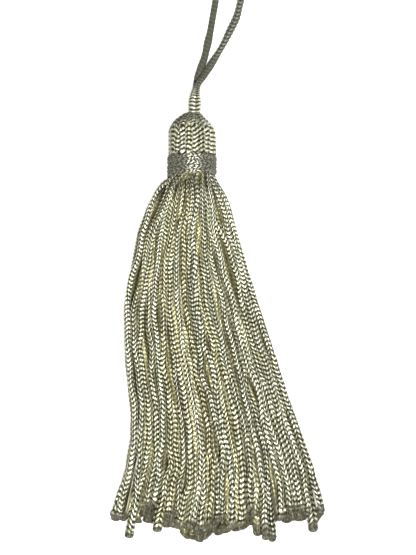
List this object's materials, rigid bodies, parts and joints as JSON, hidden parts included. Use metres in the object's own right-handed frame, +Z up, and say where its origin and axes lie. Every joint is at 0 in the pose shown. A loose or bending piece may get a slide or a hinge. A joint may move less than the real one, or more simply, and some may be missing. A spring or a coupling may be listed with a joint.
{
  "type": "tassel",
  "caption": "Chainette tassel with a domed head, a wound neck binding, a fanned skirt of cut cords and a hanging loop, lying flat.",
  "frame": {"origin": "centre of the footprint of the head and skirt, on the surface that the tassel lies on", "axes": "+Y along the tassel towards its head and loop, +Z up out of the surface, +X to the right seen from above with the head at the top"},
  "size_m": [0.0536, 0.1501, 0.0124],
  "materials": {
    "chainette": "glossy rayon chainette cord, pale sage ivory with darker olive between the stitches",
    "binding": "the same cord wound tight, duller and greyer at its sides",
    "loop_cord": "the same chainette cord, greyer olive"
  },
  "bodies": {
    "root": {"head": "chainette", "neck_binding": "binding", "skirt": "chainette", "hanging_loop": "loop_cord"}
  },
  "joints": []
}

◆ ◆ ◆ ◆

(GIVEN EXERCISE): Output every line above without altering anything.

(RESPONSE TO THE TASK):
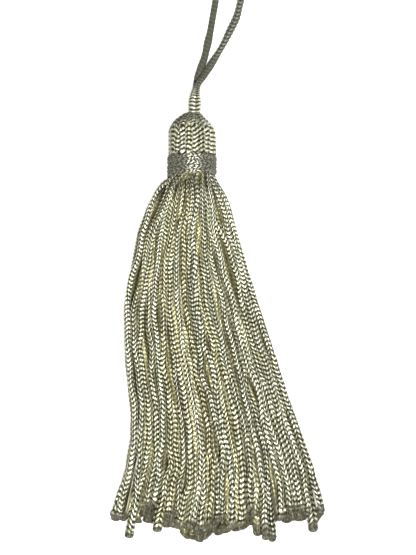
List this object's materials, rigid bodies, parts and joints as JSON, hidden parts included. Use metres in the object's own right-handed frame, +Z up, and say where its origin and axes lie. Every joint is at 0 in the pose shown. A loose or bending piece may get a slide or a hinge. A joint may move less than the real one, or more simply, and some may be missing. A spring or a coupling may be listed with a joint.
{
  "type": "tassel",
  "caption": "Chainette tassel with a domed head, a wound neck binding, a fanned skirt of cut cords and a hanging loop, lying flat.",
  "frame": {"origin": "centre of the footprint of the head and skirt, on the surface that the tassel lies on", "axes": "+Y along the tassel towards its head and loop, +Z up out of the surface, +X to the right seen from above with the head at the top"},
  "size_m": [0.0536, 0.1501, 0.0124],
  "materials": {
    "chainette": "glossy rayon chainette cord, pale sage ivory with darker olive between the stitches",
    "binding": "the same cord wound tight, duller and greyer at its sides",
    "loop_cord": "the same chainette cord, greyer olive"
  },
  "bodies": {
    "root": {"head": "chainette", "neck_binding": "binding", "skirt": "chainette", "hanging_loop": "loop_cord"}
  },
  "joints": []
}